To make it as simple as possible for us to help you, please include the output of the following call in your issue:

python -c "from importlib_metadata import metadata; print(metadata('py-ballisticcalc')['Version'])"

Please try to always include the above unless you're unable to install py-ballisticcalc or know it's not relevant to your question or feature request.

Pull Requests

It should be extremely simple to get started and create a Pull Request. py-ballisticcalc is released regularly so you should see your improvements release in a matter of days or weeks 🚀.

Unless your change is trivial (typo, docs tweak etc.), please create an issue to discuss the change before creating a pull request.

If you're looking for something to get your teeth into, check out the "help wanted" label on github.

To make contributing as easy and fast as possible, you'll want to run tests and linting locally. Luckily, py-ballisticcalc has few dependencies, and tests don't need access to databases, etc. Because of this, setting up and running the tests should be very simple.

Note

You should know the py-ballisticcalc requires cython to compile py-ballisticcalc.exts module to get high productivity calculations

Prerequisites

You'll need the following prerequisites:

  • Any Python version between Python 3.9 and 3.12
  • venv or **uv ** or other virtual environment tool
  • git

Installation and setup

Fork the repository on GitHub and clone your fork locally.

# Clone your fork and cd into the repo directory
git clone git@github.com:<your username>/py-ballisticcalc.git
cd py-ballisticcalc

# Setup virtual environment (we will use `venv` there)
python -m venv .venv
source .venv/bin/activate

# Install package in editable mode with `dev` requirements to local environment 
pip install -e .[dev]

If you want to contribute to cythonized extensions you can also install them in editable mode

pip install -e ./py_ballisticcalc.exts[dev]

Check out a new branch and make your changes

Create a new branch for your changes.

# Checkout a new branch and make your changes
git checkout -b my-new-feature-branch
# Make your changes...

Run tests and linting

Run tests and linting locally to make sure everything is working as expected.

# Run automated code linting
pylint ./py_ballisticcalc 

# Run mypy static analysing 
mypy ./py_ballisticcalc

# Run automated tests
pytest ./py_ballisticcalc

If you've made any changes to the documentation (including changes to function signatures, class definitions, or docstrings that will appear in the API documentation), make sure it builds successfully.

We use mkdocs-material[imaging] to support social previews. You can find directions on how to install the required dependencies here.

# Install dependencies for docs building
pip install -e .[docs]

# Rebuild docs locally before commiting them to the branch   
mkdocs build

# Use this command to serve docs locally 
mkdocs serve

If this isn't working due to issues with the imaging plugin, try commenting out the social plugin line in mkdocs.yml and running mkdocs build again.

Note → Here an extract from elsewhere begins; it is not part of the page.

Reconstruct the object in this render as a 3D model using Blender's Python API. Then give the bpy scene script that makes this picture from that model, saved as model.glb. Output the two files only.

Commit and push your changes

Commit your changes, push your branch to GitHub, and create a pull request.

Please follow the pull request template and fill in as much information as possible. Link to any relevant issues and include a description of your changes.

When your pull request is ready for review, add a comment with the message "please review" and we'll take a look as soon as we can.

Documentation style

Documentation is written in Markdown and built using Material for MkDocs. API documentation is build from docstrings using mkdocstrings.

Code documentation

When contributing to py-ballisticcalc, please make sure that all code is well documented. The following should be documented using properly formatted docstrings:

  • Modules
  • Class definitions
  • Function definitions
  • Module-level variables

py-ballisticcalc uses Google-style docstrings formatted according to PEP 257 guidelines. ( See Example Google Style Python Docstrings for further examples.)

pydocstyle is used for linting docstrings. You can run pydocstyle .\py_ballisticcalc\ to check your docstrings.

Where this is a conflict between Google-style docstrings and pydocstyle linting, follow the pydocstyle linting hints.

Class attributes and function arguments should be documented in the format "name: description." When applicable, a return type should be documented with just a description. Types are inferred from the signature.

class Foo:
    """A class docstring.

    Attributes:
        bar: A description of bar. Defaults to "bar".
    """

    bar: str = 'bar'
def bar(self, baz: int) -> str:
    """A function docstring.

    Args:
        baz: A description of `baz`.

    Returns:
        A description of the return value.
    """

    return 'bar'

You may include example code in docstrings.

Class and instance attributes

Class attributes should be documented in the class docstring.

Instance attributes should be documented as "Args" in the __init__ docstring.

Documentation Style

In general, documentation should be written in a friendly, approachable style. It should be easy to read and understand, and should be as concise as possible while still being complete.

Code examples are encouraged, but should be kept short and simple. However, every code example should be complete, self-contained, and runnable. (If you're not sure how to do this, ask for help!) We prefer print output to naked asserts, but if you're testing something that doesn't have a useful print output, asserts are fine.